» **WORK TO COMPLETE**:
Give back exactly the lines running from the line that holds "const pot = node('pot', makePot(), '#1b1b1c', 0.45);" through the line that holds "bpy.data.objects.remove(obj)", ends included, and no other lines.
************
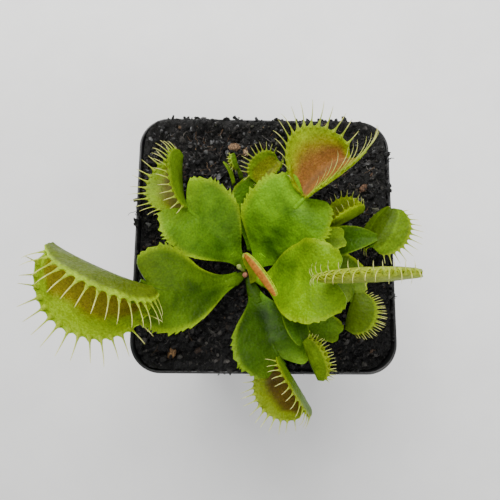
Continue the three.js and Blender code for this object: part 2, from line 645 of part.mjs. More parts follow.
function chipBody(index, radius) {
  const solid = new THREE.IcosahedronGeometry(radius, 0).deleteAttribute('normal').deleteAttribute('uv');
  const geometry = mergeVertices(solid);
  const spot = geometry.attributes.position;
  for (let k = 0; k < spot.count; k += 1) {
    const swell = CHIP.least + CHIP.spread * chance(index, k);
    const [x, y, z] = CHIP.flat.map((share, axis) => spot.getComponent(k, axis) * share * swell);
    spot.setXYZ(k, x, y, z);
  }
  return geometry.rotateZ(index * CHIP.turn);
}

// ---------------------------------------------------------------- assembly
function node(name, geometry, colour, roughness) {
  const material = new THREE.MeshStandardMaterial({ color: colour, roughness, metalness: 0 });
  const mesh = new THREE.Mesh(geometry, material);
  mesh.name = name;
  return mesh;
}

const cutters = LEAVES.map(rootHole);

const plant = new THREE.Group();
plant.position.z = POT.height;
for (const leaf of LEAVES) {
  plant.add(node(leaf.name, makeLeaf(leaf), leaf.colour, 0.5));
}
const crown = node('crown', makeCrown(), '#9db36a', 0.5);
crown.position.set(CROWN.x, CROWN.y, 0);
plant.add(crown);
const hollow = CROWN.radius + CROWN.clear;
const crownHole = turned([[0, -13.4], [hollow, -13.4], [hollow, 3], [0, 3]], 10);
cutters.push(solidOf(crownHole.translate(CROWN.x, CROWN.y, POT.height)));

const chips = new THREE.Group();
CHIPS.forEach(([x, y, radius], index) => {
  const z = POT.height + ground(x, y) + CHIP.lift;
  const chip = node(`bark_chip_${index + 1}`, chipBody(index, radius), '#8a6a48', 0.9);
  chip.position.set(x, y, z);
  chips.add(chip);
  cutters.push(solidOf(chipBody(index, radius + CHIP.clear).translate(x, y, z)));
});

const pot = node('pot', makePot(), '#1b1b1c', 0.45);
const peat = node('soil', makePeat(cutters), '#1d1a18', 0.95);
const flytrap = new THREE.Group().add(pot, peat, plant, chips);

export default flytrap;
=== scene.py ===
"""A potted Venus flytrap. Fine leaves, traps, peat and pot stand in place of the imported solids.

Lengths in the tables are millimetres, as in the solids; MM turns them into Blender's metres.
Leaf heights are measured from the pot's rim. Azimuth is counter-clockwise from +X.
"""
import math

import bmesh
import bpy
import numpy as np
from mathutils import Matrix, Vector


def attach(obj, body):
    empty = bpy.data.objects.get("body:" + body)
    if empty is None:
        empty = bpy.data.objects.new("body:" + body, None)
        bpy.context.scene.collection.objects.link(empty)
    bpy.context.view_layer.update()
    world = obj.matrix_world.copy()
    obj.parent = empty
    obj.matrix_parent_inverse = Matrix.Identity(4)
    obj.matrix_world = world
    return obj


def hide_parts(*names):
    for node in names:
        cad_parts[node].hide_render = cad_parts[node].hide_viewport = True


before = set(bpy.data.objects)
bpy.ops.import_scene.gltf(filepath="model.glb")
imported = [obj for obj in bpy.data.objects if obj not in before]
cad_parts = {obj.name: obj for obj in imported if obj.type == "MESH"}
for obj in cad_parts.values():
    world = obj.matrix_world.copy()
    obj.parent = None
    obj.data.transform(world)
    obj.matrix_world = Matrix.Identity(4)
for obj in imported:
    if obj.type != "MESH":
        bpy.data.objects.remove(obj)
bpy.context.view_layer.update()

MM = 0.001
RANDOM = np.random.default_rng(7)

# ---------------------------------------------------------------- driving dimensions, as in the solids
POT = {
    "width": 80, "height": 74, "base": 58, "corner": 9.5, "base_corner": 7,
    "wall": 0.9, "floor": 1.6, "band": 6, "proud": 1.2, "ledge": 0.6, "drain": 3,
}
# The rim's height, and half the pot's width at the top and at the foot.
RIM, EDGE, FOOT = POT["height"], POT["width"] / 2, POT["base"] / 2
SHOULDER = RIM - POT["band"]
RIM_INSIDE, RIM_MIDDLE = EDGE - POT["wall"], EDGE - POT["wall"] / 2
PEAT = {"depth": 4, "gap": 0.3, "lump": 0.5, "lump_size": 3.1, "crumb_size": 1.7}
HEAP = {"walls": 1.2, "walls_from": 0.65, "back": 1.8, "back_from": 0.55, "back_to": 0.95}
HOLLOWS = [
    {"x": -5.6, "y": -9.4, "flat": 6, "wide": 16, "deep": 0.8},
    {"x": 36, "y": -36, "flat": 4, "wide": 26, "deep": 1.6},
    {"x": -38, "y": 2, "flat": 3, "wide": 18, "deep": 1.4},
]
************
» **SOLUTION BELOW**:
const pot = node('pot', makePot(), '#1b1b1c', 0.45);
const peat = node('soil', makePeat(cutters), '#1d1a18', 0.95);
const flytrap = new THREE.Group().add(pot, peat, plant, chips);

export default flytrap;
=== scene.py ===
"""A potted Venus flytrap. Fine leaves, traps, peat and pot stand in place of the imported solids.

Lengths in the tables are millimetres, as in the solids; MM turns them into Blender's metres.
Leaf heights are measured from the pot's rim. Azimuth is counter-clockwise from +X.
"""
import math

import bmesh
import bpy
import numpy as np
from mathutils import Matrix, Vector


def attach(obj, body):
    empty = bpy.data.objects.get("body:" + body)
    if empty is None:
        empty = bpy.data.objects.new("body:" + body, None)
        bpy.context.scene.collection.objects.link(empty)
    bpy.context.view_layer.update()
    world = obj.matrix_world.copy()
    obj.parent = empty
    obj.matrix_parent_inverse = Matrix.Identity(4)
    obj.matrix_world = world
    return obj


def hide_parts(*names):
    for node in names:
        cad_parts[node].hide_render = cad_parts[node].hide_viewport = True


before = set(bpy.data.objects)
bpy.ops.import_scene.gltf(filepath="model.glb")
imported = [obj for obj in bpy.data.objects if obj not in before]
cad_parts = {obj.name: obj for obj in imported if obj.type == "MESH"}
for obj in cad_parts.values():
    world = obj.matrix_world.copy()
    obj.parent = None
    obj.data.transform(world)
    obj.matrix_world = Matrix.Identity(4)
for obj in imported:
    if obj.type != "MESH":
        bpy.data.objects.remove(obj)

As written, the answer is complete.